Neyse ki cevap gecikmiyor, ülkenin her yerinden binlerce kadın, 8 Mart’ta sokaklara çıkarak size cevap veriyor; “Bu da sizin sonunuzun başlangıcı olacak! Bugün bu alanı, sokakları dolduranlar yaptıklarınızın hesabını soracak. Yıllardır ülkeyi kadınlar için cehenneme çevirenler bilsin ki, kaderci düzeninizi yıkacağız kadının, emeğin, yaşamın, düzenini eşitlik ve özgürlük temelinde kuracağız.” (Bknz. 8 MART 2023 İzmir Kadın Platformu basın açıklaması)

***

Deprem, enkaz acı tanımadan sermaye kârına kâr demezken, işçiyi emekçiyi açlık ücretine mecbur bıraktıktan sonra grev olmasın diye bulduğunuz, ‘Asrın felaketini yaşadık, birlik beraberliğe ihtiyacımız var’ zırvaları da tutmadı. Sermayeyi doyurmaya devam ettiniz. Tuzla’da Mata Otomotiv işçileri, Kocaeli’de MKS Transformatör işçileri, Manisa’da Etkin Plastik işçileri cevabınızı verdi; Bizim iş güvencemiz, gelecek güvencemiz birbirimizden aldığımız güçtür. Deprem öldürmezse sizin sefalet ücretleriniz öldürecek. İnsanca yaşanabilir bir ücret hakkımızdır. Servetleriniz biz işçilerden çaldıklarınızdır. O yüzden bu grev hepimizin grevidir. (Bknz, Mata Otomotiv işçilerini açıklaması)

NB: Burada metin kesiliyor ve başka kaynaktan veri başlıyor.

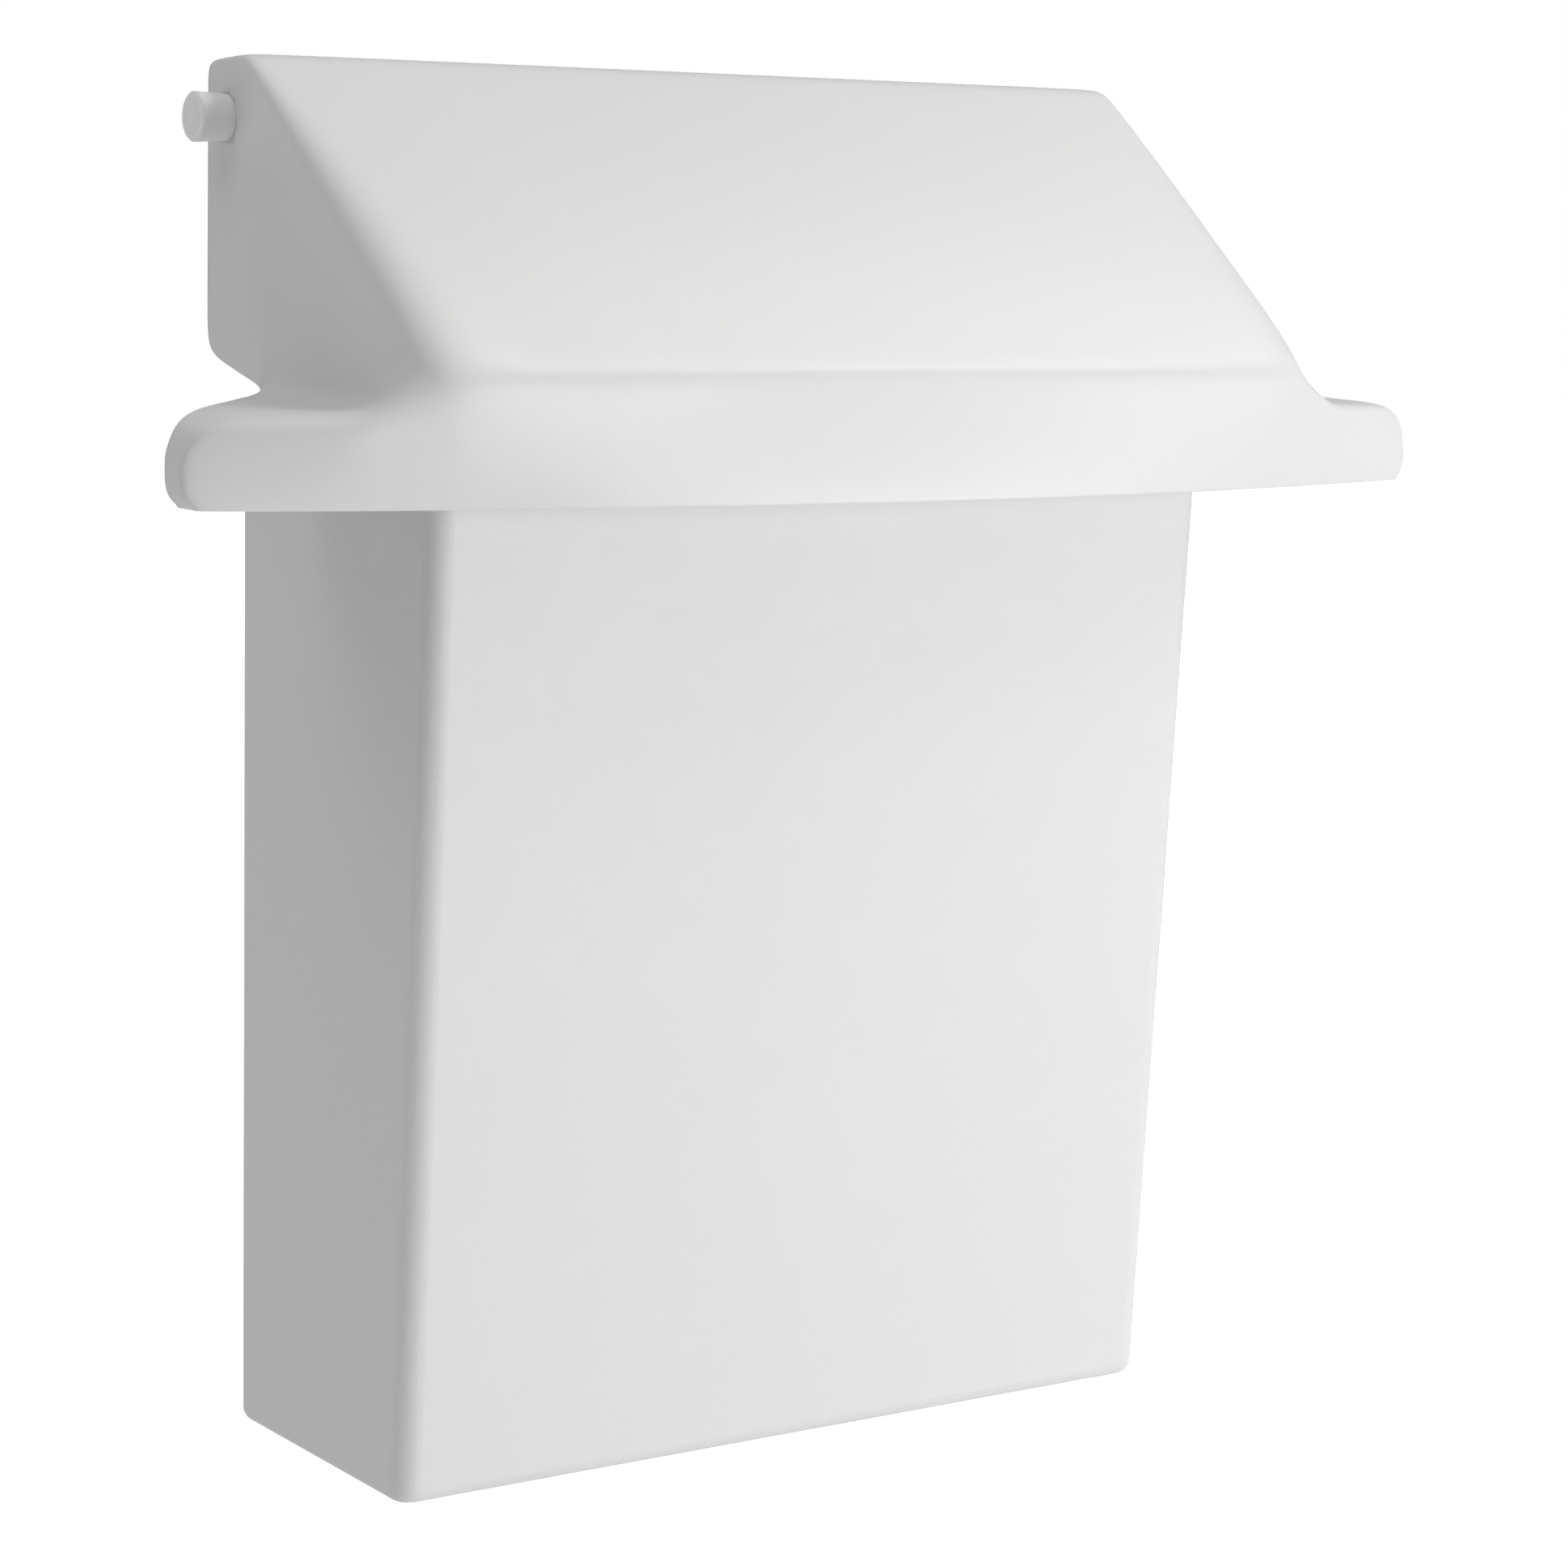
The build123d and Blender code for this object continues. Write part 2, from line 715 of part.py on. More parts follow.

Uzun lafın kısası; bu sefer işler sizin için çok yolunda değil, sizde korku, bizde öfke dağları aştı. Biz artık sizin normalinizi de anormalinzi de istemiyoruz. Bize berrak bir kurtuluşmuş  gibi gösterilen sizin alternatifiniz ‘normalleri’ de kabul etmiyoruz. 

Yukarıdaki örneklerde görüldüğü üzere bu halkın kurtuluşu yine biz halkın ellerinde.